The Gotchas and Questionable Design Choices
LVM’s snapshot implementation is powerful, but it has some rough edges that feel like they were designed by someone who never had to operate this at 3 AM.
- The Size Problem: We’ve covered this. The fact that you can so easily create a snapshot that silently corrupts itself by filling up is, frankly, a design flaw. Other systems (ZFS, I’m looking at you) handle this much more elegantly.
- Performance: Copy-On-Write means every write to the origin now requires a read (the old data) and two writes (the old data to the snapshot, the new data to the origin). This can significantly impact write performance on the origin volume while the snapshot is active.
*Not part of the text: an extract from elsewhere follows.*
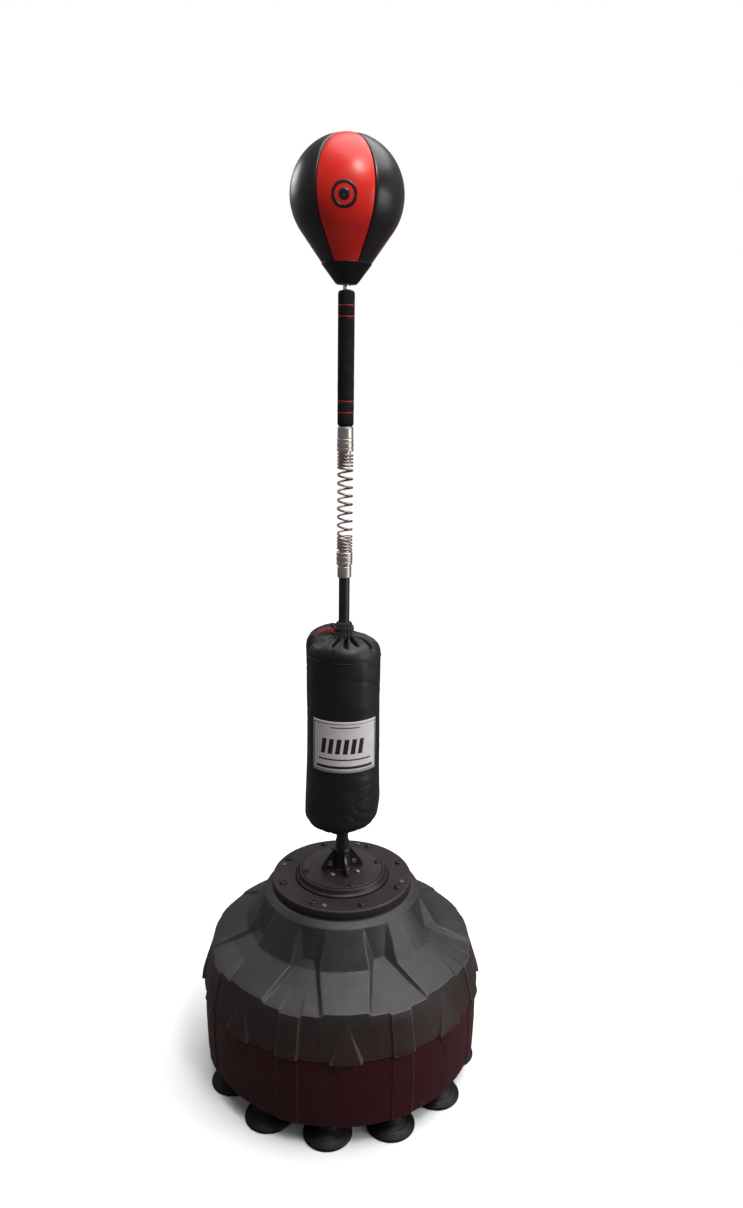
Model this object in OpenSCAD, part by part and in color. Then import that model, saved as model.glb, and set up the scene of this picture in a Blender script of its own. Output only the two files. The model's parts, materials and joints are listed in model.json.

- Thin Provisioning is the Future: The older “traditional” snapshots we’re discussing here are being superseded by “thin provisioning” snapshots, which are managed in a pool and are generally more flexible. But the traditional ones are everywhere, so you have to know them. The concepts are similar, but the management commands are different (
lvcreate --thin).
The golden rule? Snapshots are a fantastic, filesystem-agnostic way to get a consistent backup image. But they are a means to an end, not the end itself. Create it, back it up, and destroy it. Quickly. Your I/O latency will thank you.